Si l'on excepte la découverte jadis, dans la vieille ville de Jijel, d'une mosaïque représentant une panthère6 et aujourd'hui disparue, la mosaïque à représentations animales d'El Akbia est la première que l'on connaisse dans la région. Celles trouvées précédemment à Jijel (Igilgili) et Ziama (Choba) sont en général géométriques ou représentent des scènes de la mythologie ; elles sont toutes entreposées dans des musées en dehors de la wilaya (Béjaïa7, Skikda, ...).
Il est en tout cas très heureux que cette mosaïque soit restée intacte jusqu'à nous plus d'un siècle après sa découverte. Comme il n'existe aucune mosaïque au musée de Jijel, celle d'El Akbia, qui ne nécessiterait qu'une légère restauration, pourrait combler ce déficit. Si l'on arrive à effacer la teinte bleue8qui envahit en divers endroits le décor, et à restituer grâce à un enduit naturel, les joints dans leur coloris d'origine, cet exemplaire exceptionnel de mosaïque retrouverait sa splendeur initiale. Ce pourrait être le début d'une collection de mosaïques inédite pour le musée de la wilaya, et un atout supplémentaire pour ce type de vestiges, qui en Algérie subit le plus de dégradations. On rappellera le constat fait par Stéphane Gsell, qui au tout début du XXe siècle, s'inquiétait déjà du sort des mosaïques algériennes et disait : « nulle part, on a traité ces œuvres précieuses avec moins de respect qu'en Algérie ; bien peu d'entre elles ont été enlevées et ont pu trouver un asile dans des musées ; des monuments d'un grand intérêt sont aujourd'hui complètement perdus, d'autres ont subi des mutilations fort graves »9.

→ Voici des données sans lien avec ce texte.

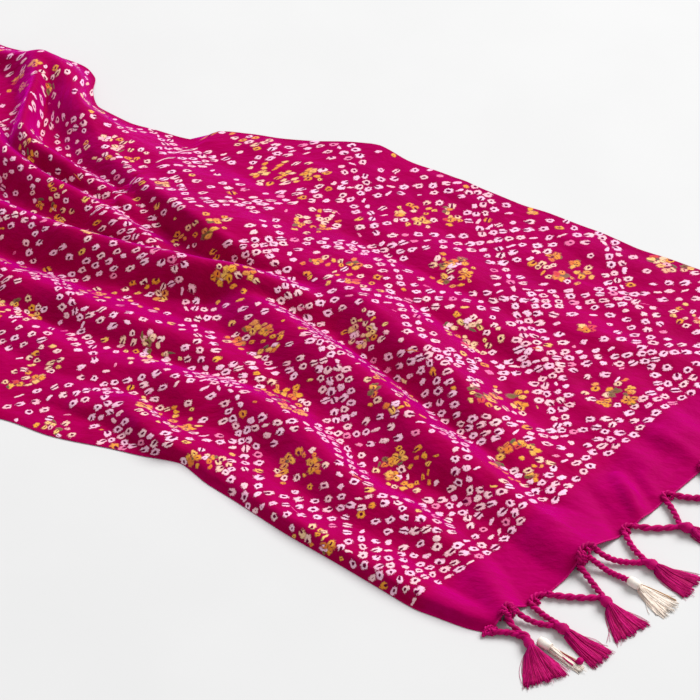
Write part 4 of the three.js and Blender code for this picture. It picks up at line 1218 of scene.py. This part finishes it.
def cream_tassel(name, row, hem, end, knotted):
    ys, s0, out, by, yaw, length, half = row
    way = math.radians(yaw) if end > 0 else math.pi - math.radians(yaw)
    ahead = np.array([math.cos(way), math.sin(way), 0.0])
    across = np.array([-math.sin(way), math.cos(way), 0.0])
    bead = hem_place(hem, end, out, by, 0.0)
    y = Yarns()
    a = hem_place(hem, end, s0 - (0.0 if s0 > 10 else 1.0), ys, 4.0 if s0 > 10 else max(4.2, hem_height(hem, end, ys) * 0.6 + 2.0))
    b = bead - ahead * 5.0 + (0, 0, 4.4)
    mid = (a + b) / 2
    mid[2] = 3.7
    rope(y, [a, (a * 2 + mid) / 3, mid, (mid + b * 2) / 3 + (0, 0, -0.2), b], 9.8, 1.72, 1.55, 2, spin.uniform(0, 6), kind=1)
    head = bead.copy()
    head[2] = 5.0
    wound(y, head, way, [(-7.2, 2.2), (-6.2, 3.9), (-3.4, 4.9), (0.4, 5.0), (4.0, 4.5), (6.4, 3.4), (7.4, 2.8)], 3.4, 0.26, 0, 1.0, 20, 0.96)
    # two bindings of thin thread, where it is drawn in
    for at, r in ((6.3, 3.7), (-6.0, 4.0)):
        ring = [bead + ahead * (at + 0.5 * k / 12) + across * (r * math.cos(2 * math.pi * k / 12)) + (0, 0, max(0.6, 5.1 + r * math.sin(2 * math.pi * k / 12))) for k in range(25)]
        y.tube(placed(ring), 0.0004, 5, 0.75, 0)
    neck = bead + ahead * 6.8
    skirt(y, neck, way, length + 0.6, half, 80 + int(6 * half), 3.1, 0, (0.45, 1.0), 0.20, (0.42, 0.68), 4.2, half > 8, 0.12)
    # one ochre strand along the side, and on one of them pink ends with a small knot
    line = [neck + ahead * (length * t * 0.96) + across * (half * (0.35 + 0.55 * t) * (1 if end > 0 else -1)) + (0, 0, 3.6 + 2.2 * t - 3.2 * t * t) for t in np.linspace(0, 1, 9)]
    y.tube(placed(line), 0.00055, 6, 0.3, 2)
    if knotted:
        for k, lean in enumerate((0.15, 0.55, -0.2)):
            line = [neck + ahead * (length * t * (0.92 - 0.05 * k)) + across * (half * lean * (0.3 + 0.8 * t) + 1.4 * math.sin(2.6 * t + k)) + (0, 0, 4.2 - 1.6 * t) for t in np.linspace(0, 1, 10)]
            y.tube(placed(line), 0.00080, 6, 0.15 + 0.2 * k, 1)
        tip = neck + ahead * (length * 0.90) + across * (half * 0.95) + (0, 0, 4.3)
        wound(y, tip, way, [(-3.4, 1.0), (-2.0, 3.0), (0.4, 3.7), (2.6, 2.6), (3.6, 1.0)], 2.0, 0.3, 1, 0.5, 12, 0.95)
    o = y.made(name, [cream, pink, ochre])
    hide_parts(name)
    return o


def hem_knots(name, tassels, hem, end, heavy):
    """Where the cords of neighbouring tassels pass through the hem: a bight over its edge and some turns of yarn."""
    y = Yarns()
    ends = sorted([r[0] for r in tassels] + [r[1] for r in tassels])
    places = [(ends[0], ends[0])] + [(ends[k], ends[k + 1]) for k in range(1, len(ends) - 1, 2)] + [(ends[-1], ends[-1])]
    for k, (y0, y1) in enumerate(places):
        mid, gap = (y0 + y1) / 2, max(y1 - y0, 5.0)
        hz = hem_height(hem, end, mid)
        if y1 > y0:
            inset = 0.18 * gap
            pts = [hem_place(hem, end, 3.2, y0, max(4.0, hz * 0.6 + 2)), hem_place(hem, end, -0.6, y0 + inset * 0.6, hz + 2.8), hem_place(hem, end, -4.0, mid - gap * 0.14, hz + 3.5),
                   hem_place(hem, end, -4.0, mid + gap * 0.14, hz + 3.6), hem_place(hem, end, -0.6, y1 - inset * 0.6, hz + 2.8), hem_place(hem, end, 3.2, y1, max(4.0, hz * 0.6 + 2))]
            rope(y, pts, 10.5, 1.5, 1.2, 2, spin.uniform(0, 6))
        turns = 4 if k in heavy else 1
        for n in range(turns):
            # each turn leans its own way round the edge
            c = mid + spin.uniform(-0.5, 0.5) * (gap * (1.15 if k in heavy else 0.7))
            lean, r_out, top = spin.gauss(0, 2.6), spin.uniform(3.4, 5.6 if k in heavy else 4.4), hz + spin.uniform(1.8, 3.6 if k in heavy else 2.6)
            loop = []
            for a in np.linspace(-0.55 * math.pi, 1.35 * math.pi, 13):
                z = (top + 0.8) / 2 + (top - 0.8) / 2 * math.sin(a)
                loop.append(hem_place(hem, end, 0.6 + r_out * math.cos(a), c + lean * math.sin(a * 0.5), max(1.4, z)))
            rope(y, loop, 6.5, 0.95, 0.8, 2, spin.uniform(0, 6), shade=(0.35, 0.85), sides=6)
        if k in heavy:
            for n in range(3):
                c = mid + spin.uniform(-0.6, 0.6) * gap
                loop = [hem_place(hem, end, spin.uniform(-4.5, 4.5), c + spin.uniform(-5, 5), max(1.4, hz * 0.7 + spin.uniform(0.5, 4.0))) for _ in range(5)]
                rope(y, loop, 6.0, 1.0, 0.9, 2, spin.uniform(0, 6), shade=(0.35, 0.9), sides=6)
        for _ in range(3):  # short fluff
            c = hem_place(hem, end, spin.uniform(-3, 3), mid + spin.uniform(-0.6, 0.6) * gap, hz + 1.5)
            y.tube(placed([c, c + (spin.gauss(0, 2), spin.gauss(0, 2), spin.uniform(0.8, 2.2)), c + (spin.gauss(0, 4), spin.gauss(0, 4), spin.uniform(0.5, 3.0))]), 0.00018, 3, 0.9, 0)
    o = y.made(name, [pink])
    return o


def hem_roll(name, line, radius, ridge, pitch, material, sides=8, step=0.0007, flat=0.85):
    """A rolled and oversewn edge along a line of points in metres."""
    line = np.asarray(line, float)
    run = np.concatenate([[0], np.cumsum(np.linalg.norm(np.diff(line, axis=0), axis=1))])
    ts = np.linspace(0, run[-1], max(8, int(run[-1] / step)))
    path = np.stack([np.interp(ts, run, line[:, c]) for c in range(3)], 1)
    path[:, 2] = np.maximum(path[:, 2], radius * flat + 0.0001)
    r = radius + ridge * (np.abs(np.sin(np.pi * ts / pitch)) - 0.5) + ridge * 0.6 * np.sin(ts * 700) * np.sin(ts * 173)
    y = Yarns()
    y.tube(path, r, sides, 0.45, 0, True, (0, 0, 1), flat)
    o = y.made(name, [material])
    return o


curve_a = lambda y: hem_a(np.asarray(y, float))
curve_b = lambda y: hem_b(np.asarray(y, float))
for letter, hem, end, pinks, creams in (("a", curve_a, 1, FRINGE_A, CREAM_A), ("b", curve_b, -1, FRINGE_B, CREAM_B)):
    for i, row in enumerate(pinks):
        pink_tassel(f"tassel_{letter}{i + 1:02d}", row, hem, end)
    for i, row in enumerate(creams):
        cream_tassel(f"cream_{letter}{i + 1}", row, hem, end, i == 0)
    hem_knots(f"hem_knots_{letter}", pinks, hem, end, (0, 1, 3) if end > 0 else (0, 5))
inner = lambda p, q: p * 0.75 + q * 0.25
for name, line in (("end_hem_a", cloth_top[0]), ("end_hem_b", cloth_top[-1])):
    roll = hem_roll(name, line - (0, 0, THIN / 2), 0.00100, 0.00030, 0.0031, pink)
for name, line in (("side_hem_near", cloth_top[:, 0]), ("side_hem_far", cloth_top[:, -1])):
    roll = hem_roll(name, line - (0, 0, THIN / 2), 0.00040, 0.00005, 0.0042, rolled, 6, 0.003, 0.9)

Le musée de Jijel, s'il s'attelait à réhabiliter cet art décoratif, en procédant par ailleurs à la restauration de la mosaïque géométrique trouvée à Choba (qui fut longtemps entreposée dans la cour du siège de la commune de Ziama-Mansouriah), et à celle de Dar El-Batah, tout aussi ignorée, posséderait ainsi trois spécimens significatifs de l'art de la mosaïque, qui passe, selon Victor Waille, « pour avoir été l'art le plus florissant de l'Afrique romaine »10.